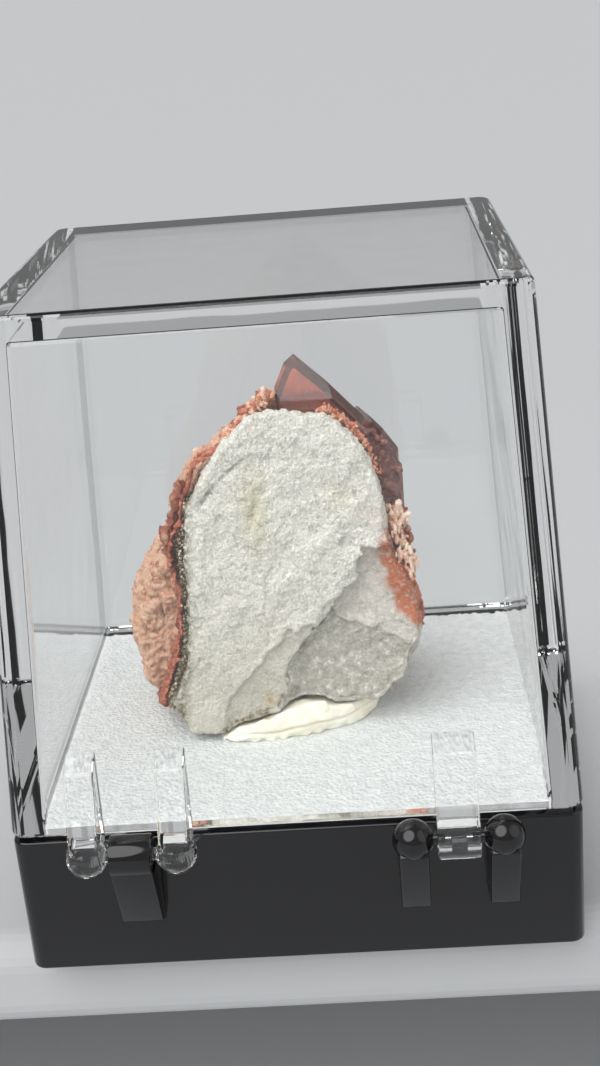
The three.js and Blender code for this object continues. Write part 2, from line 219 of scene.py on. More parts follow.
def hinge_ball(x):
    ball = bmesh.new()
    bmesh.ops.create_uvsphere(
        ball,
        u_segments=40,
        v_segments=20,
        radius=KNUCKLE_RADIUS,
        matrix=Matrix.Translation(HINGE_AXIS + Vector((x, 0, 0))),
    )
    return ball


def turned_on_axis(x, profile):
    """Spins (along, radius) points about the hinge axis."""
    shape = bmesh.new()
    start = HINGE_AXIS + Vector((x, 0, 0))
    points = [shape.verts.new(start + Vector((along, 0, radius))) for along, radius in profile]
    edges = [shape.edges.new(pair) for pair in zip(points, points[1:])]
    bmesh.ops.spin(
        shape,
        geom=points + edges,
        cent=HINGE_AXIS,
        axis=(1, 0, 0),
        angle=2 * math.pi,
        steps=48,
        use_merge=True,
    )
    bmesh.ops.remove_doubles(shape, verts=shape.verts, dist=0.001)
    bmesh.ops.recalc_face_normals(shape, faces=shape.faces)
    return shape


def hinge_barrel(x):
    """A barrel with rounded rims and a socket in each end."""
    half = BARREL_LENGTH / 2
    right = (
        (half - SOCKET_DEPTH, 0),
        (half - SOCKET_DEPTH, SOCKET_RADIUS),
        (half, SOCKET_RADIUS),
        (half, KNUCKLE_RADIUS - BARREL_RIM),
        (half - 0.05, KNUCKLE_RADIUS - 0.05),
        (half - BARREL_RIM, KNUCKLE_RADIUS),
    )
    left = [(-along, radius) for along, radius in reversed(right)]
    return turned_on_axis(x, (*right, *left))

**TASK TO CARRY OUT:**
Up to and including the line with "return ball", repeat the data exactly, starting from its first line; nothing else belongs in the response.

**FINISHED TASK:**
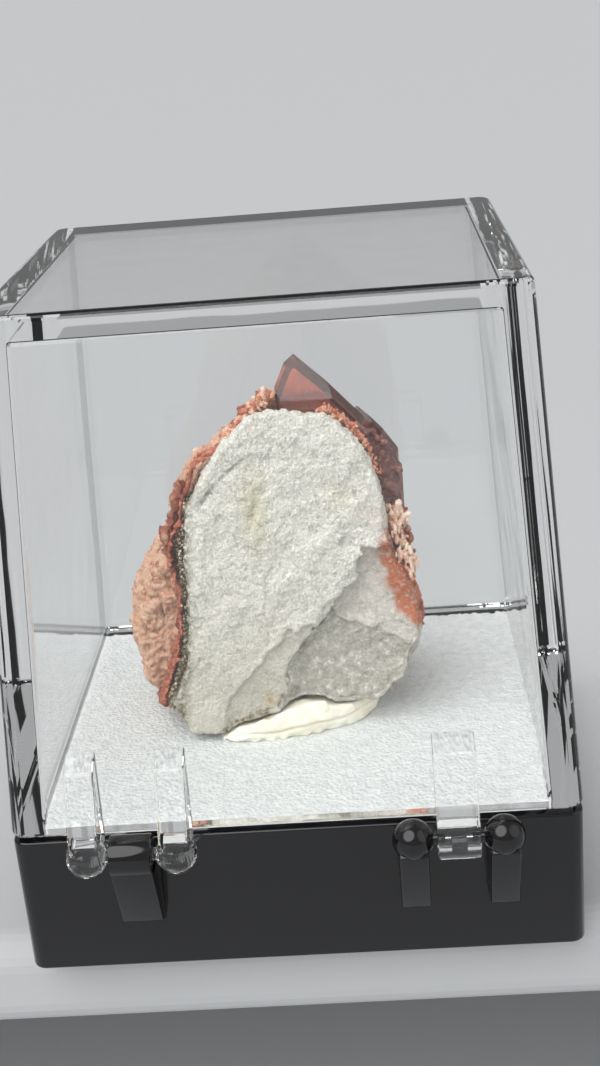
The three.js and Blender code for this object continues. Write part 2, from line 219 of scene.py on. More parts follow.
def hinge_ball(x):
    ball = bmesh.new()
    bmesh.ops.create_uvsphere(
        ball,
        u_segments=40,
        v_segments=20,
        radius=KNUCKLE_RADIUS,
        matrix=Matrix.Translation(HINGE_AXIS + Vector((x, 0, 0))),
    )
    return ball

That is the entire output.